Le visiteur le vérifiera en pénétrant dans la petite salle d’audience de l’ancien tribunal. Le lieu est lui aussi resté dans son jus, avec son prétoire usé, ses deux rangées bancs en demi-cercle, sa statue de Marianne, son papier peint à fleurs datant des années 1970, sa moquette tâchée et sa pendule de 2,50 m de haut, dont les aiguilles indiquent presque minuit (ou midi), l’heure du crime. Il n’est pas nécessaire de faire travailler beaucoup son imagination pour ressentir l’intimité qui présidait aux audiences : juges, accusés, avocats, public, tout le monde était au coude-à-coude.

Sur l’estrade, un grand écran a été installé. Y est projeté Staging Silence, une création du vidéaste belge Hans Op de Beeck dans lequel celui-ci recrée les paysages de son enfance en les façonnant, avec ses mains, à partir d’objets et de matériaux du quotidien (sucre, coton, bouteilles, carton…). Le film est en noir et blanc, rajoutant à l’atmosphère spectrale d’un espace qu’on ne serait pas surpris de voir peuplé de fantômes à la tombée de la nuit.

« Bal en soiré », de Stéphane Castet, à la Ceriseaie. | DR

D’autres lieux plus « classiques » hébergent l’édition 2017 de l’Été photographique : une ancienne aumônerie (siège du Centre d’art et de photographie), une halle aux grains de style néoclassique et la Cerisaie, une petite maison de fontainier juchée sur la point des remparts, dont le nom viendrait d’un dramaturge de passage ayant ramené de la terre du jardin de Tchekhov.

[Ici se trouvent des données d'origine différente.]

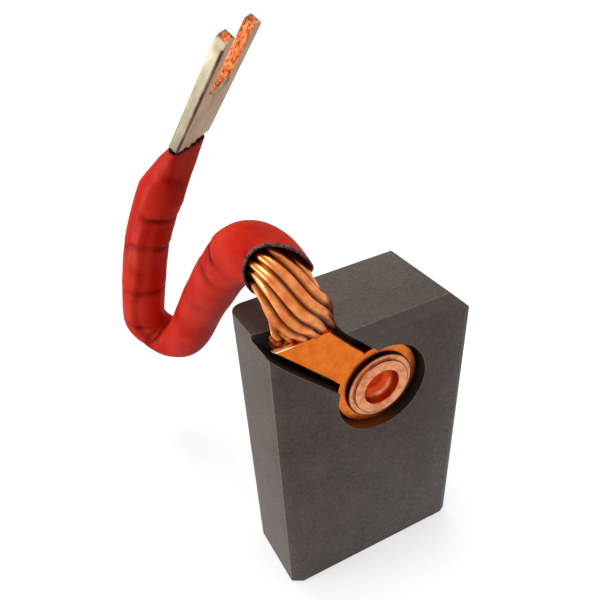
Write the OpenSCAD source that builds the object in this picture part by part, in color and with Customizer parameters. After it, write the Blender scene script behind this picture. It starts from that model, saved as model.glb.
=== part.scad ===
// Carbon brush with a flexible copper shunt: a graphite block, a copper connector
// riveted in a recess of its front face, a stranded rope in a woven sleeve, and a
// slotted terminal. Millimetres, +Z up. The origin is the centre of the running
// face, which is the block's bottom; the connector's side is -Y.

/* [Block] */
// Width of the block along X
block_w = 50.8; // [25:0.1:64]
// Thickness of the block along Y
block_t = 22.2; // [16:0.1:32]
// Length of the block from running face to top
block_l = 79.4; // [50:0.1:100]
// Leg of the 45 degree cut along the top right edge
corner_cut = 6.9; // [0:0.1:10]
// Chamfer of the front left upright edge, along X
edge_left_x = 2.8; // [0.5:0.1:4]
// Chamfer of the front left upright edge, along Y
edge_left_y = 1.6; // [0.5:0.1:4]
// Chamfer of the front right upright edge, along X
edge_right_x = 2; // [0.5:0.1:4]
// Chamfer of the front right upright edge, along Y
edge_right_y = 1; // [0.5:0.1:4]
// Radius of the back left upright edge
edge_back_left = 3.4; // [0.5:0.1:5]
// Radius of the back right upright edge
edge_back_right = 1.8; // [0.5:0.1:5]

/* [Recess and slot] */
// Distance of the rivet's axis right of the block's middle
rivet_x = 1.5; // [-5:0.1:5]
// Height of the rivet's axis above the running face
rivet_z = 59.4; // [50:0.1:66]
// Radius of the round recess
recess_r = 11.75; // [10:0.05:14]
// Depth of the recess
recess_d = 4.8; // [3:0.1:7]
// Width of the slot that runs from the recess to the top left corner
slot_w = 12.7; // [10:0.1:14]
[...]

« Fiddler », de la série « Eisbergfreistadt », de Kahn & Selesnick. | DR

En tout, une petite vingtaine de photographes et d’artistes, choisis avec goût, sont exposés cet été à Lectoure : Delphine Gigoux-Martin, Brodbeck & De Barbuat, Laure Ledoux, Stéphane Castet, Sylvain Wavrant, Stéphane Thidet, Eva Borner, sans oublier le duo américano-anglais Kahn & Selesnick qui réinvente formidablement l’histoire véridique d’un iceberg ayant dérivé jusqu’à Lübeck par la mer Baltique en 1923, année de l’hyperinflation allemande. Une façon de nous rappeler que les questions de réchauffement climatique et d’économie dérégulée ne datent pas d’hier.

L’Été photographique de Lectoure, jusqu’au 24 septembre.